How effectively do the boards engage with management on the company’s strategy? The Board's role is to pull management out of the trees to see the forest. They see the development of strategy as a collective effort between themselves and management, rather than a question of “us versus them.” Management generates and shares ideas that stimulate debate among directors who are there to make positive, valuable contributions to strategy development, to ensure there is a strong context for establishing the tactical choices when the surprises that will invariably show up. Great boards consist of independent directors who are “rowing together in the boat,” not just to provide a critique of the ideas they are presented with. The challenge also includes converting vision to clear marketing and executable management processes. This implies that Boards of the future will need to work much more closely and collaboratively. Given the short amount of time they spend together, this could be one of the biggest challenges.  Board is to fulfill its fiduciary responsibilities to its stakeholders, it needs to be more than a rubber stamp.

How to solve the paradox of management vs. governance in the boardroom? The paradox is “a situation, person, or thing that combines contradictory features or qualities.” Strategy management and business governance are complementary functions. Strategy manifests the ‘AS IS” & “TO BE’ state of the organization. The complementary point is: Strategic planning is part of the strategy development process that starts with strategic thinking, then goes to strategy formation and ends with strategic planning. In these processes, you often meet many paradoxes, such as logic vs. creativity in strategic thinking or revolution vs. evolution in strategic planning. That is why the strategic planning is usually left out of corporate governance, as you would not like to either have your future strategy constrained by the current corporate governance or the corporate governance weakened by too much creativity. Corporate governance could be part of strategic planning because if it isn't, strategic planning becomes a synonym for wishful thinking - corporate governance is where resources are allocated to turning the strategy into a reality.  Though there are other dimensions to corporate governance that aren't associated with strategy, just as there are dimensions of strategy that never have anything to do with corporate governance.


Is the Board of Directors directing management effectively and appropriately by establishing objectives and defining operational and management parameters limiting management authority? Ideally, no manager should govern their own function, each function should have a governance group. Corporate governance operates by the Boards of Directors delegating authority downward to a series of governance committees and boards with responsibility for investment, risk, compliance, finance, compensation, architecture, policy, etc.

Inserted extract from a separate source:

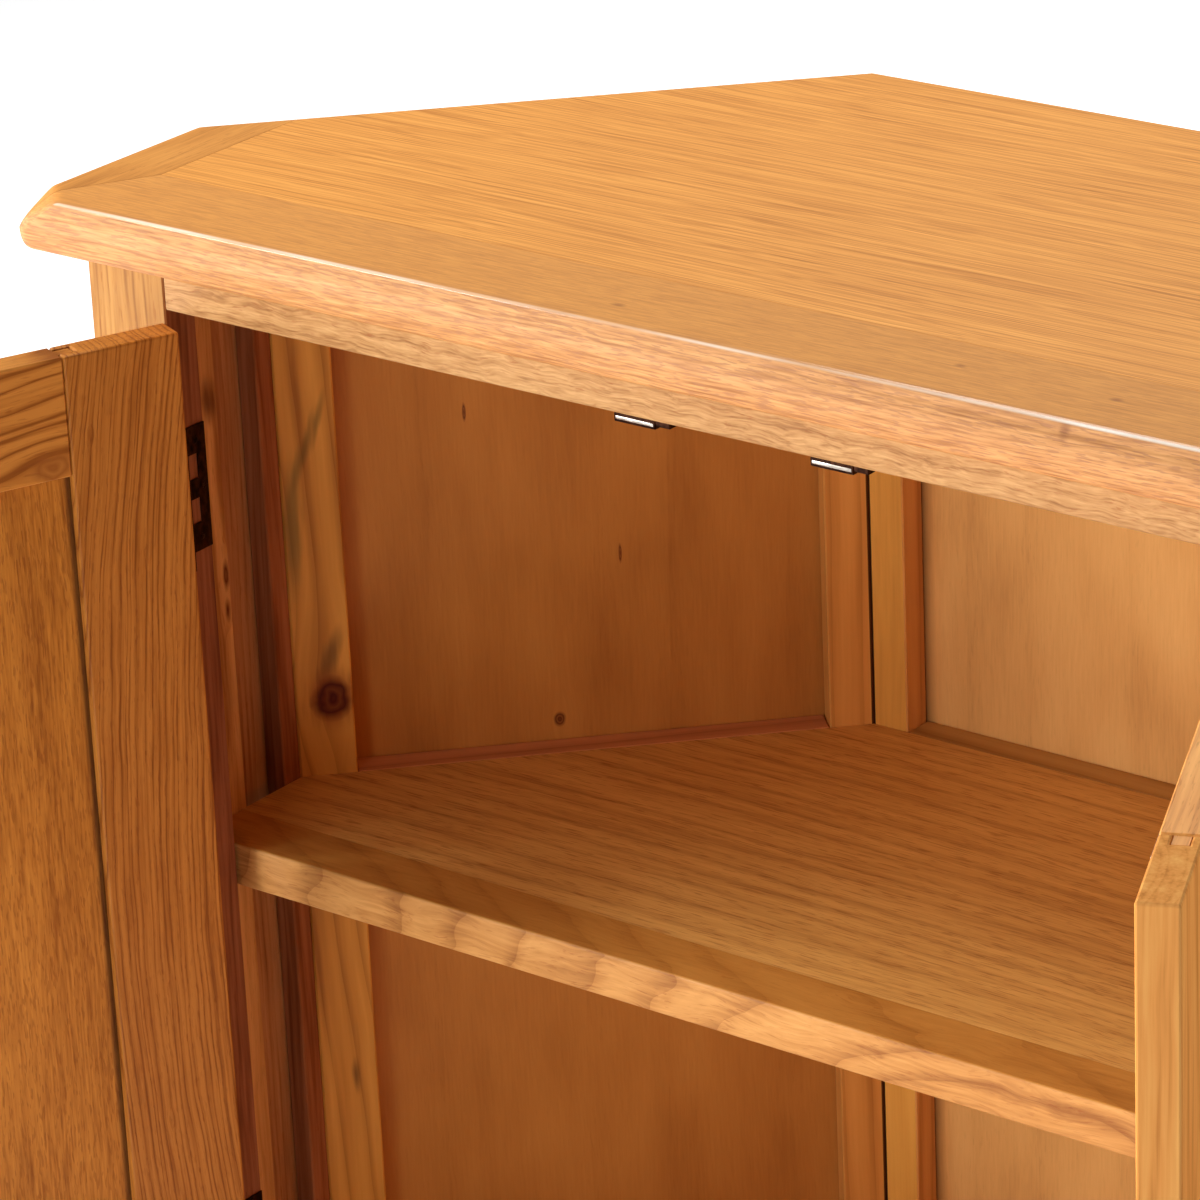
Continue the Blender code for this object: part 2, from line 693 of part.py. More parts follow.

If the board is effective and efficient by results and by how well the organization is connecting all the right dots (people dots, awareness dots, policy dots, regulatory dots, lessons-learned dots, information dots, process and capability dots. etc.). Connecting all the right dots is critical because strong evidence from business studies revealed these organizations had handbooks, policies, incident reporting, annual/general training, threat assessment teams, but they failed to prevent preventable incidents because their organization was not equipped to connect all the right dots and their people were not equipped to do the right things and not equipped to do all the things their policies, obligations, and regulations say they should do.


Is the Board of Directors monitoring and evaluating management and operational performance to ensure efficient and effective progress toward objectives and compliance with operational and management parameters? Ultimately the board’s performance is reflected in the performance of the organization. However, there are shorter-term perspectives through which one can assess whether the board is effective. Because if the board is effective then so too should be the management and the activities of the organization. Going a little deeper though it is the effectiveness of the Board of Directors in delegating to the senior management team and holding them accountable that supports the management team in achieving outcomes. Digital boards need to focus more on: (a) an integral and increasingly important aspect of business strategy development; (b) an integral and increasingly important aspect of ongoing business viability; and(c) business capability development. They should monitor and evaluate management and operational performance to ensure efficient and effective progress toward objectives and compliance with operational management parameters.

Good boards advise and get all those fundamentals right. They take compliance lens to ensure nothing is broken; great boards set the digital principles, accelerate business performance, and improve organizational maturity. In a world of well-defined problems, directors are required to exercise leadership influence over volatility, manage uncertainty, simplify complexity, resolve ambiguity, and to direct the organization to the long-term prosperity.